Advances in AI and deep learning have enabled the rapid evolution in the fields of computer vision and image analysis. This is all made possible by the emergence and progress of Convolutional Neural Networks (CNNs). Read on to learn more about what is a CNN, how many layers are used in a CNN and what is their purpose. Additionally, we will cover the ImageNet challenge and how it helped shape the most popular CNN architectures.
What Is a Convolutional Neural Network?
A Convolutional Neural Network (CNN) is a deep learning algorithm that can recognize and classify features in images for computer vision. It is a multi-layer neural network designed to analyze visual inputs and perform tasks such as image classification, segmentation and object detection, which can be useful for autonomous vehicles. CNNs can also be used for deep learning applications in healthcare, such as medical imaging.
There are two main parts to a CNN:
- A convolution tool that splits the various features of the image for analysis
- A fully connected layer that uses the output of the convolution layer to predict the best description for the image
Basic Convolutional Neural Network Architecture
CNN architecture is inspired by the organization and functionality of the visual cortex and designed to mimic the connectivity pattern of neurons within the human brain.
The neurons within a CNN are split into a three-dimensional structure, with each set of neurons analyzing a small region or feature of the image. In other words, each group of neurons specializes in identifying one part of the image. CNNs use the predictions from the layers to produce a final output that presents a vector of probability scores to represent the likelihood that a specific feature belongs to a certain class.
How a Convolutional Neural Network Works━The CNN layers
A CNN is composed of several kinds of layers:
Convolutional layer – creates a feature map to predict the class probabilities for each feature by applying a filter that scans the whole image, few pixels at a time.
Pooling layer (downsampling) – scales down the amount of information the convolutional layer generated for each feature and maintains the most essential information (the process of the convolutional and pooling layers usually repeats several times).
Fully connected input layer – “flattens” the outputs generated by previous layers to turn them into a single vector that can be used as an input for the next layer.
Fully connected layer – applies weights over the input generated by the feature analysis to predict an accurate label.
Fully connected output layer – generates the final probabilities to determine a class for the image.
Popular Convolutional Neural Network Architectures
The architecture of a CNN is a key factor in determining its performance and efficiency. The way in which the layers are structured, which elements are used in each layer and how they are designed will often affect the speed and accuracy with which it can perform various tasks.
The ImageNet Challenge
The ImageNet project is a visual database designed for use in the research of visual object recognition software. The ImageNet project has more than 14 million images specifically designed for training CNN in object detection, one million of which also provide bounding boxes for the use of networks such as YOLO.

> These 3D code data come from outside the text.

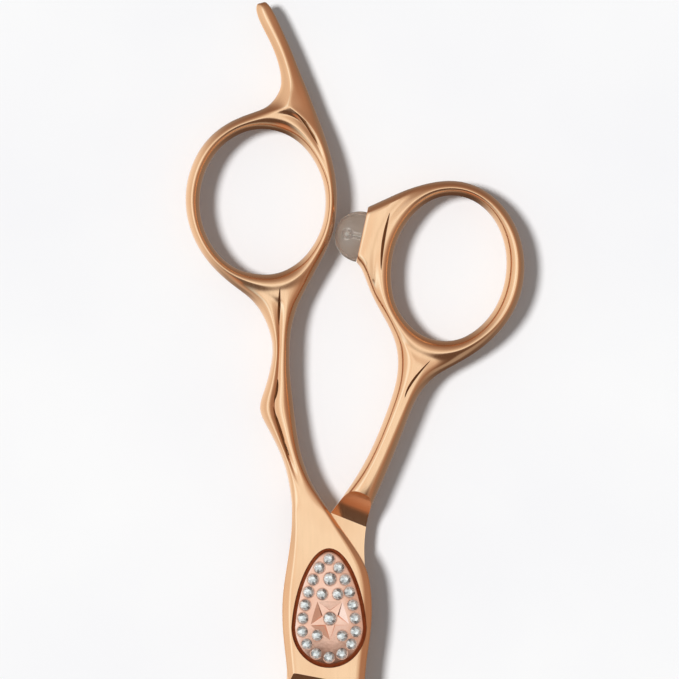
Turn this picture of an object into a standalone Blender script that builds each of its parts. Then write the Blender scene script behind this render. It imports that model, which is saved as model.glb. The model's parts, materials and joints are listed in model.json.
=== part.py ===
"""Hair cutting shears with a crystal-set pivot cover, as an assembly of separate pieces.

Metres, +Z up. The origin is on the pivot's axis, at the back face of the tension nut, which the
closed shears lie on. +X is to the right and the handles point to +Y, seen from the jewelled
front, and the blades point to -Y. Plan outlines are given in millimetres from the pivot's axis.
"""
import math

import bmesh
import bpy
from mathutils import Matrix, Vector

MM = 0.001

# Heights at the pivot, from the back face of the tension nut up.
NUT_PROUD = 0.9 * MM            # the nut stands this far out of the back half
PLATE = 3.0 * MM                # thickness of each half at the pivot
INNER = 0.15 * MM               # inner face of a half, from the plane between the halves
OUTER = INNER + PLATE           # outer face of a half, from that plane
HANDLE_HALF = 3.0 * MM          # rings and shanks reach this far each side of that plane
CONTACT_Z = NUT_PROUD + OUTER   # the plane between the halves
FRONT_Z = CONTACT_Z + OUTER
CLEAR = 0.05 * MM               # clearance between pieces that meet

# The ride faces: flat inside each plate, ending in a scooped shoulder below the shank.
RIDE_ARC = 10.7 * MM            # radius of the scoop
RIDE_LEAN = math.radians(14)    # how steeply the scoop leaves the flat
BEVEL_HEEL = (-7.2, -10.6)      # a point of the cutting edge, in mm
BEVEL_TIP = (-1.65, -58.0)
BEVEL_TILT = math.radians(21.5)
HEEL_LINE = ((-7.41, -9.14), (-0.34, -10.5))    # where the bevel's end meets the plate, in mm
HEEL_SLOPE = math.radians(21)
EDGE_THICK = 0.10 * MM
RIDE_FAR = 90 * MM              # past the blade's tip
FRONT_RIDE_END = 17.3 * MM      # from the pivot to the end of the flat, in the direction below
FRONT_RIDE_TOWARDS = (-0.25, 0.97)
BACK_RIDE_END = 16.85 * MM
BACK_RIDE_TOWARDS = (-0.37, 0.93)
ARC_STEPS = 6

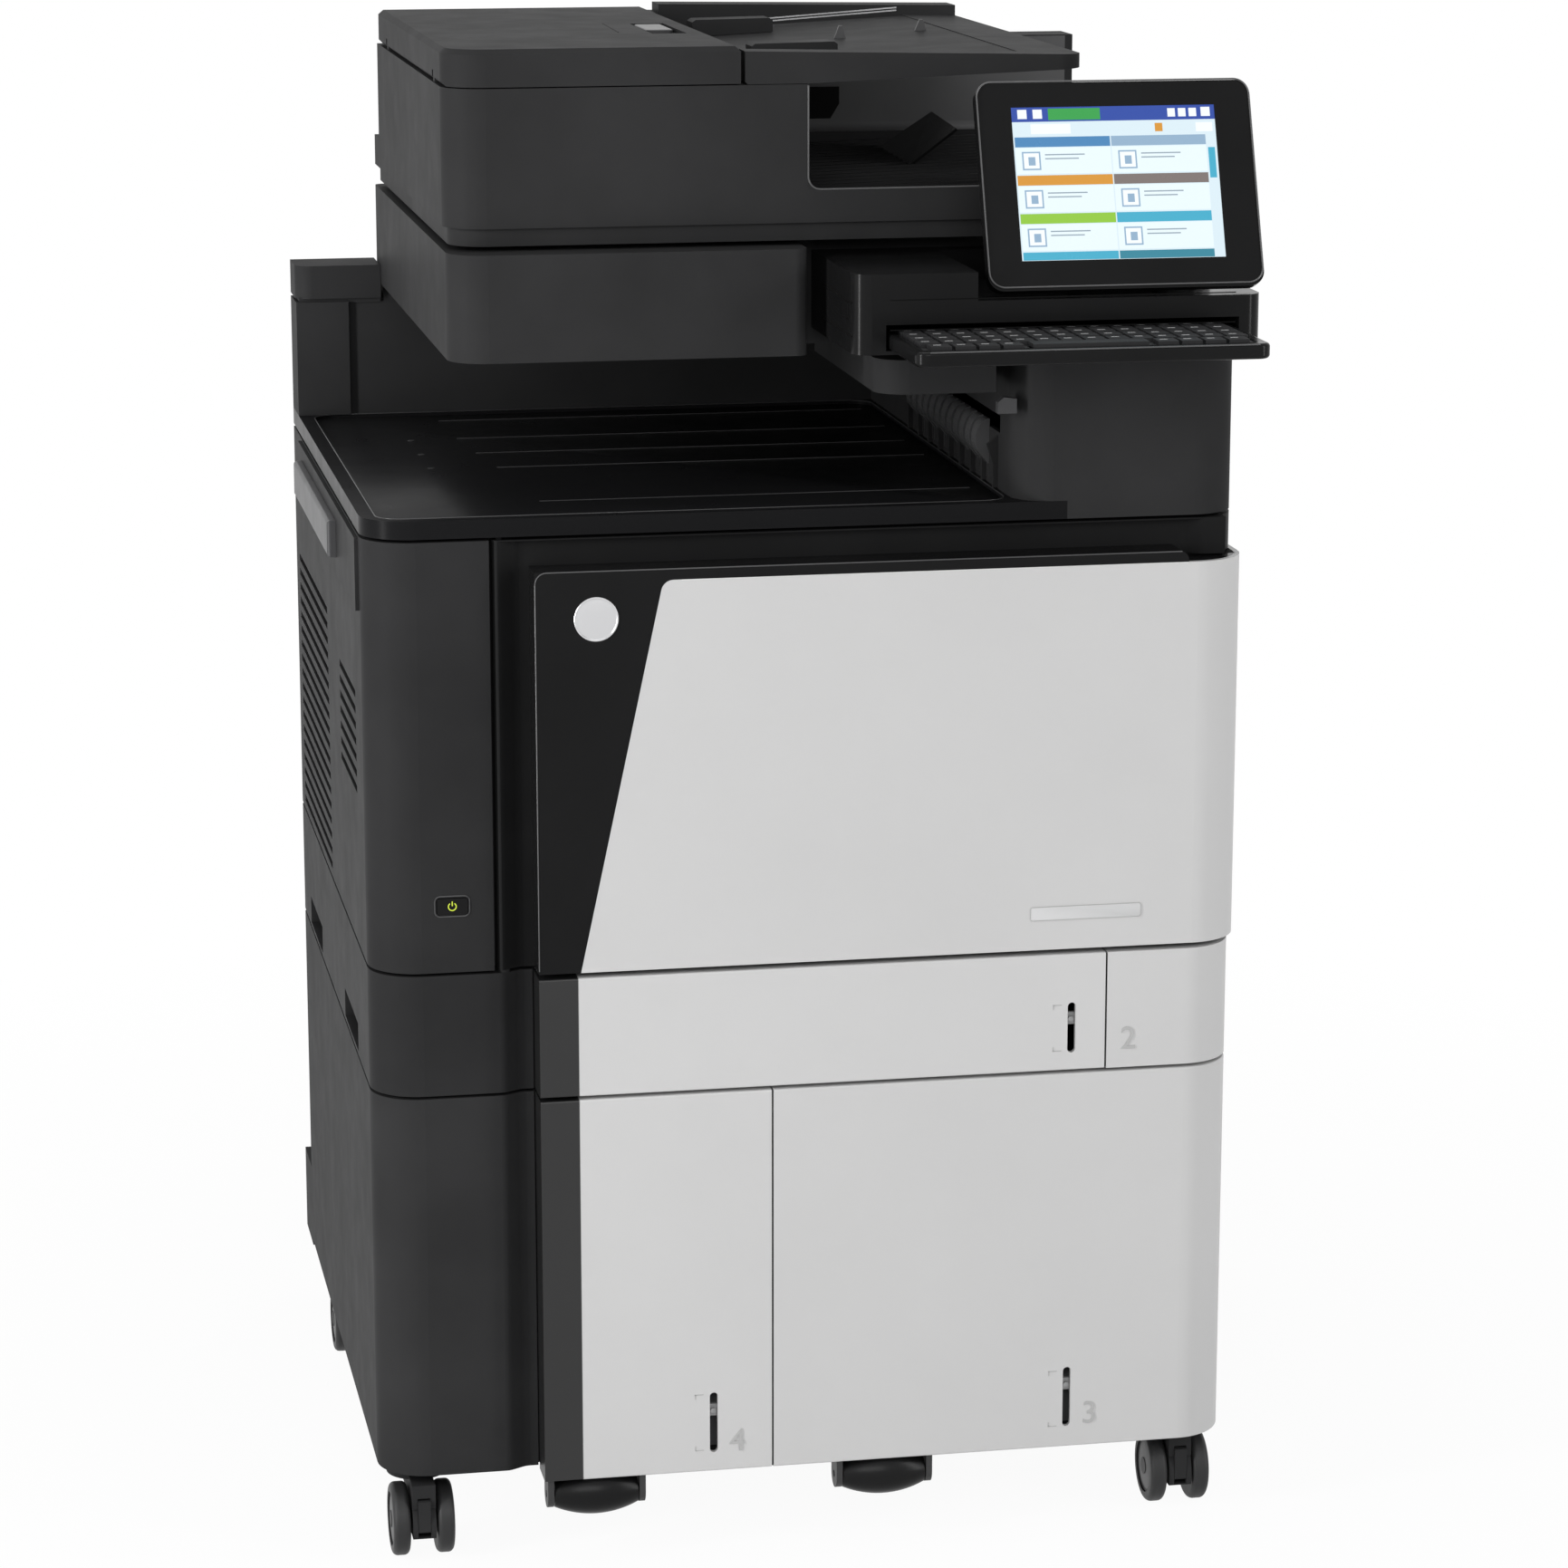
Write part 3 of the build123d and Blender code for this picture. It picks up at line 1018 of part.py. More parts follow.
with BuildPart() as display_housing:
    with BuildSketch(display_plane):
        with Locations((0, display_size[1] / 2)):
            RectangleRounded(display_size[0], display_size[1], display_corner)
    extrude(amount=-display_size[2])
    rear_face = display_housing.faces().sort_by_distance(
        display_plane.from_local_coords((0, display_size[1] / 2, -display_size[2])))[0]
    fillet(rear_face.edges(), 10)
    with BuildSketch(display_plane):
        with Locations((screen_aside, screen_low + screen_size[1] / 2)):
            Rectangle(screen_size[0], screen_size[1])
    extrude(amount=-screen_thickness, mode=Mode.SUBTRACT)
    with BuildSketch(display_plane.offset(-display_size[2] + 2)):
        with Locations((0, tilt_axis[0])):
            Rectangle(tilt_width, 2 * tilt_knuckle)
    extrude(amount=-(-tilt_axis[1] - display_size[2] + 2))
    rod("x", (tilt_point.X, tilt_point.Y, tilt_point.Z), tilt_knuckle, tilt_width)
    rod("x", (tilt_point.X, tilt_point.Y, tilt_point.Z), tilt_pin + running, tilt_width + 2, Mode.SUBTRACT)
save(display_housing.part, "display_housing")

with BuildPart() as display_screen:
    with BuildSketch(display_plane.offset(-screen_thickness)):
        with Locations((screen_aside, screen_low + screen_size[1] / 2)):
            Rectangle(screen_size[0], screen_size[1])
    extrude(amount=screen_thickness - 0.4)
save(display_screen.part, "display_screen")

key_middle = ((key_area_x[0] + key_area_x[1]) / 2, (key_area_y[0] + key_area_y[1]) / 2)
space_y = key_middle[1] - 2 * key_row_pitch
space_size = (space_keys * key_pitch - (key_pitch - key_size[0]), key_size[1])
with BuildPart() as keyboard_tray:
    block(board_x, (front - keyboard_reach, board_rear), (board_bottom, board_top))
    fillet(keyboard_tray.edges().filter_by(Axis.Z).group_by(Axis.Y)[0], 10)
    fillet(keyboard_tray.faces().sort_by(Axis.Y)[0].edges().filter_by(Axis.X), 3)
    block(key_area_x, key_area_y, (board_top - key_pocket, board_top + 1), Mode.SUBTRACT)
    with Locations(*[(key_middle[0] + side * 30, space_y, board_top - key_pocket) for side in (-1, 1)]):
        Cylinder(2.05, 12, mode=Mode.SUBTRACT)
save(keyboard_tray.part, "keyboard_tray")

with BuildPart() as keyboard_keys:
    block(key_area_x, key_area_y, (board_top - key_pocket, board_top - key_pocket + 0.8))
    block((key_middle[0] - space_size[0] / 2 - 1, key_middle[0] + space_size[0] / 2 + 1),
          (space_y - space_size[1] / 2 - 1, space_y + space_size[1] / 2 + 1), (board_bottom, board_top), Mode.SUBTRACT)
    with Locations((key_middle[0], key_middle[1] + key_row_pitch / 2, board_top + key_rise / 2 - 0.8)):
        with GridLocations(key_pitch, key_row_pitch, 14, 4):
            Box(key_size[0], key_size[1], key_rise + 1)
    for row_x in (key_middle[0] - 4.75 * key_pitch, key_middle[0] + 4.75 * key_pitch):
        with Locations((row_x, space_y, board_top + key_rise / 2 - 0.8)):
            with GridLocations(key_pitch, key_row_pitch, 4, 1):
                Box(key_size[0], key_size[1], key_rise + 1)
save(keyboard_keys.part, "keyboard_keys")

with BuildPart() as space_bar:
    block((key_middle[0] - space_size[0] / 2, key_middle[0] + space_size[0] / 2),
          (space_y - space_size[1] / 2, space_y + space_size[1] / 2), (board_top - 0.2, board_top + key_rise))
    with Locations(*[(key_middle[0] + side * 30, space_y, board_top - 2) for side in (-1, 1)]):
        Cylinder(2, 5)
save(space_bar.part, "space_bar")
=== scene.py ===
"""Dressing of a floor-standing colour copier: finishes, small fittings, display picture and studio."""
from __future__ import annotations

import logging
import math
from dataclasses import dataclass, field
from enum import Enum

import bpy
import numpy as np
from mathutils import Matrix, Vector


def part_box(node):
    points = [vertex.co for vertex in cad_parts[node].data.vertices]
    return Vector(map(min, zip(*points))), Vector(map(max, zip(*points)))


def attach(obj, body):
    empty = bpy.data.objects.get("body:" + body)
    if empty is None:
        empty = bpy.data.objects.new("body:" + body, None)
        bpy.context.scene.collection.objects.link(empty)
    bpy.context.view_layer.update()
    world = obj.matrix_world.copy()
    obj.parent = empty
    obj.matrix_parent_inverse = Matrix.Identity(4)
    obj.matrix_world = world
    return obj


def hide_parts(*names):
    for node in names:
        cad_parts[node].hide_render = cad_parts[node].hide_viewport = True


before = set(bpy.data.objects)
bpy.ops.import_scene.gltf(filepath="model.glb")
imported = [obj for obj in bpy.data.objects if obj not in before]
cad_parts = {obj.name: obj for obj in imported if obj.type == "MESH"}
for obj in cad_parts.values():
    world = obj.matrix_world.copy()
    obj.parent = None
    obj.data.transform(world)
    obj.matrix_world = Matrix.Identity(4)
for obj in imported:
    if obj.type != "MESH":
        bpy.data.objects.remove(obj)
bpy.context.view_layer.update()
LOG = logging.getLogger("copier")

Piece = bpy.types.Object
Triple = tuple[float, float, float]
Pair = tuple[float, float]
OUTWARD = (0.0, -1.0, 0.0)


# ------------------------------------------------------------------ shader maths
class Graph:
    """The node tree of one material, with a short way to add and join nodes."""

    def __init__(self, name: str) -> None:
        """Starts an empty material.

        Args:
            name: the material's name.
        """
        self.material = bpy.data.materials.new(name)
        self.material.use_nodes = True
        self.tree = self.material.node_tree
        self.tree.nodes.clear()
        self.output = self.tree.nodes.new("ShaderNodeOutputMaterial")

    def node(self, kind: str, settings: dict | None = None, inputs: dict | None = None) -> bpy.types.Node:
        """Adds a node, sets it up, then fills or links its sockets.

        Args:
            kind: the node's type name without its ShaderNode prefix.
            settings: attributes set first.
            inputs: socket name or number to a plain value, a socket or a Value.

        Returns:
            The new node.
        """
        made = self.tree.nodes.new("ShaderNode" + kind)
        for key, value in (settings or {}).items():
            setattr(made, key, value)
        for key, value in (inputs or {}).items():
            socket = made.inputs[key]
            if isinstance(value, Value):
                self.tree.links.new(value.socket, socket)
            elif isinstance(value, bpy.types.NodeSocket):
                self.tree.links.new(value, socket)
            else:
                socket.default_value = value
        return made

    def place(self) -> bpy.types.NodeSocket:
        """The point on the object in its own coordinates."""
        return self.node("TexCoord").outputs["Object"]

    def axes(self) -> tuple["Value", "Value", "Value"]:
        """The point's X, Y and Z as values."""
        split = self.node("SeparateXYZ", inputs={0: self.place()})
        return tuple(Value(self, split.outputs[i]) for i in range(3))

    def noise(self, scale: float, detail: float = 2.0, rough: float = 0.5) -> "Value":
        """Noise between about 0.2 and 0.8 at the given number of cells to a metre."""
        made = self.node("TexNoise", inputs={"Vector": self.place(), "Scale": scale, "Detail": detail,
                                             "Roughness": rough})
        return Value(self, made.outputs["Fac"])

    def blend(self, factor: "Value | float", first: object, second: object) -> bpy.types.NodeSocket:
        """Mixes two colours.

        Args:
            factor: 0 for the first colour, 1 for the second.
            first: a colour or a colour socket.
            second: a colour or a colour socket.

        Returns:
            The mixed colour's socket.
        """
        mixed = self.node("Mix", {"data_type": "RGBA"}, {0: factor})
        for slot, colour in ((6, first), (7, second)):
            if isinstance(colour, bpy.types.NodeSocket):
                self.tree.links.new(colour, mixed.inputs[slot])
            else:
                mixed.inputs[slot].default_value = (*colour, 1.0)
        return mixed.outputs[2]

    def bump(self, height: "Value", distance: float) -> bpy.types.NodeSocket:
        """The normal of a surface raised by a height, where distance is what a height of 1 stands for."""
        return self.node("Bump", inputs={"Height": height, "Distance": distance,
                                         "Strength": 1.0}).outputs["Normal"]

    def surface(self, **inputs: object) -> bpy.types.Material:
        """Ends the tree in a Principled shader.

        Args:
            **inputs: socket names, with underscores for spaces, and their values or links.

        Returns:
            The finished material.
        """
        named = {key.replace("_", " "): value for key, value in inputs.items()}
        shader = self.node("BsdfPrincipled", inputs=named)
        self.tree.links.new(shader.outputs[0], self.output.inputs[0])
        return self.material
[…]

Since 2010, the project hosts an annual contest called the ImageNet Large Scale Visual Recognition Challenge (ILSVRC). The contenders of the contest build software programs that attempt to correctly detect and classify objects and scenes within the given images. Currently, the challenge uses a cut down list of a thousand separate classes. When the annual ILSVRC competition began, a good classification rate was 25%, the first major leap in performance was achieved by a network called AlexNet in 2012, which dropped the classification rate by 10%. Over the next years, the error rates dropped to lower percentages and finally exceeded human capabilities.
Popular CNN Architectures
There are many popular CNN architectures, many of them gained recognition by achieving good results at the ILSVRC.
LeNet-5 (1998)
This 7-layer CNN classified digits, digitized 32×32 pixel greyscale input images. it was used by several banks to recognize the hand-written numbers on checks.
AlexNet (2012)
AlexNet is designed by SuperVision group, with a similar architecture to LeNet, but deeper━it has more filters per layer as well as stacked convolutional layers. It is composed of five convolutional layers followed by three fully connected layers. One of the most significant differences between AlexNet and other object detection algorithms is the use of ReLU for the non-linear part instead of Sigmond function or Tanh like traditional neural networks. AlexNet leverages ReLU’s faster training to make their algorithm faster.
GoogleNet (2014)
Built with a CNN inspired by LetNet, the GoogleNet network, which is also named Inception V1, was made by a team at Google. GoogleNet was the winner of ILSVRC 2014 and achieved a top-5 error rate of less than 7%, which is close to the level of human performance. GoogleNet architecture consisted of a 22 layer deep CNN used a module based on small convolutions, called “inception module”, which used batch normalization, RMSprop and image to reduce the number of parameters from 60 million like in AlexNet to only 4 million.
VGGNet (2014)
VGGNet, the runner-up at the ILSVRC 2014, consisted of 16 convolutional layers. Similar to AlexNet, it used only 3×3 convolutions but added more filters. VGGNet trained on 4 GPUs for more than two weeks to achieve its performance. The problem with VGGNet is that it consists of 138 million parameters, 34.5 times more than GoogleNet, which makes it challenging to run.